At present EIP-1 describes that a proposal needs to be in Last call for (at least) 14 days. No specific instructions of what to be done next in different situations.
### Exceptional cases
Q. What are the guidelines to request a status change of an EIP from `Stagnant`.
A. It's up to the author to bring it back to the status as he/she finds appropriate, starting from `Draft` and it could be the original status from where it was moved to `Stagnant`.
* Ideally it wouldn't require EIP editors' permission and it should be automerged by the eip-bot.
* A proposal can be in the `Stagnant` status forever. If it comes to that,`Stagnant` status be considered as terminal status for a proposal.
* If a proposal needs to be moved to `Final` status and the author is not around to make changes suggested by EIP editor or champion the porposal, an EIP champion can be added to the proposal as co-author. It can be an 'EIP editor apprentice' or anyone from community volunteering to work with EIP editors to push the proposal through.
Alternatively, a new EIP with the same text of the earlier proposal and author as co-author(s) can be created to move the proposal to the `Final` status.
Q: Is it okay for an author to ignore any improvement suggestions received during the `Last Call` period and continue moving the proposal to `Final`?
A: Yes, it is up to the author to accept or reject any improvement suggestions received on the proposal at any stage of the EIP standardization process. However, if the user making the comment or suggesting changes is not happy with the proposal being moved towards standardization in current form, he/she is may submit a new proposal.
Q: What if an author creates a pull request to promote an EIP from `Review` to `Last Call` and becomes unavialble for next 14 days to address any comments by editors/community before the proposal is actually merged?
A: In case of compliance issue, the proposal will not be merged unless appropriate response is received. Also, the `Last Call` end date will be updated as per the date of merge of the proposal.

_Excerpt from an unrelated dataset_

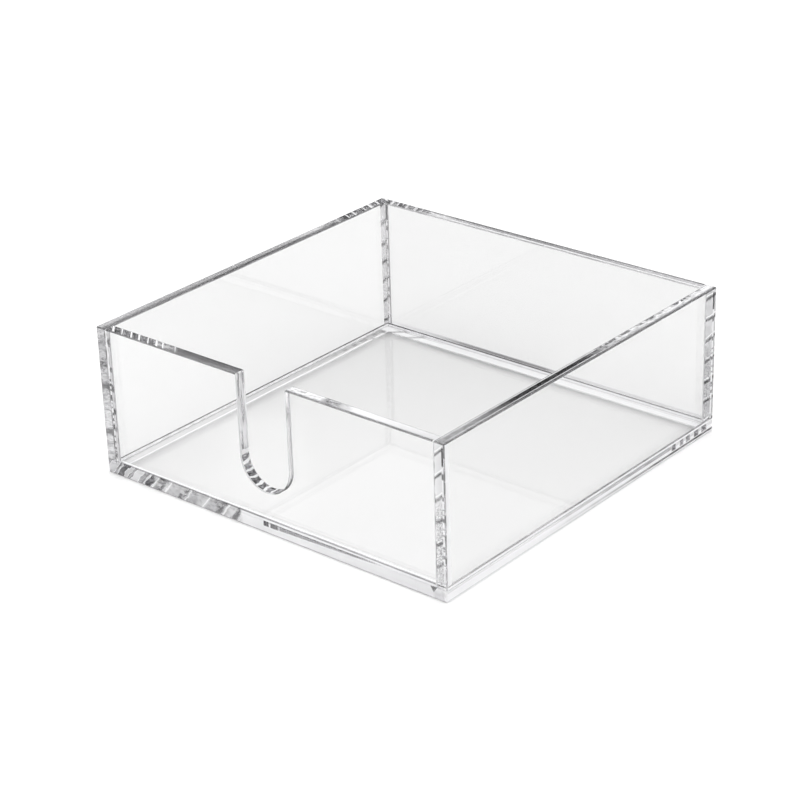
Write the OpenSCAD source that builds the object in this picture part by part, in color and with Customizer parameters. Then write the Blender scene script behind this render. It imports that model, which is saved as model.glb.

In any other case, editor does not have a say.
Q: Can author/anyone propose changes after a proposal is merged as `Final`?
A: A `Final` EIP may accept non-normative changes, however, it is best to avoid making any changes to a `Final` proposal.
Editors do the administrative & editorial part and don’t pass judgment on the proposal.
## Frequently Asked Questions
### What is an EIP/ERC editor mentorship program?
This is an initiative by the [Ethereum Cat Herders](https://www.ethereumcatherders.com/) to attract potential talent of the community to accelerate & improve the standardization process.
The process includes completing the editorial tasks in the guidance of experienced editors for inital 3 months as EIP editor (Trainee). The goal here is to provide support while a trainee educates himself with the process and is ready to work independently.
### Who can apply?
Any contributor of Ethereum ecosystem having a good understanding of [EIP/ERC standardization](https://medium.com/ethereum-cat-herders/the-new-ethereum-improvement-process-928c628b306e) & [network upgrade process](https://medium.com/ethereum-cat-herders/shedding-light-on-the-ethereum-network-upgrade-process-4c6186ed442c), intermediate level experties on core and/or application side of the Ethereum blockchain and the willingness to contribute to the process managementcan be EIP/ERC editor. Other than being a good communicator and be able to handle contentious discourse, an editor must be able to commit 1-5 hrs. per week.
### Where can I start?
The best available resource to understand the EIP/ERC & processes around it is [EIP-1](https://eips.ethereum.org/EIPS/eip-1). If you aspire to be an editor, you may also start looking into Issues & Pull Requests at [EIPs GitHub](https://github.com/ethereum/EIPs). Read the proposals, participate in active discussion, leave your comments to the pull request with improvement suggestions (if any).
### Will editor be paid?
Historically, EIP/ERC editing has been done by the volunteers of the Ethereum community. Recently, Ecosystem Support Program provided a grant to the Ethereum Cat Herders to work with the present editors and individual applicants and provide a “stipend” amount to invite more community participation.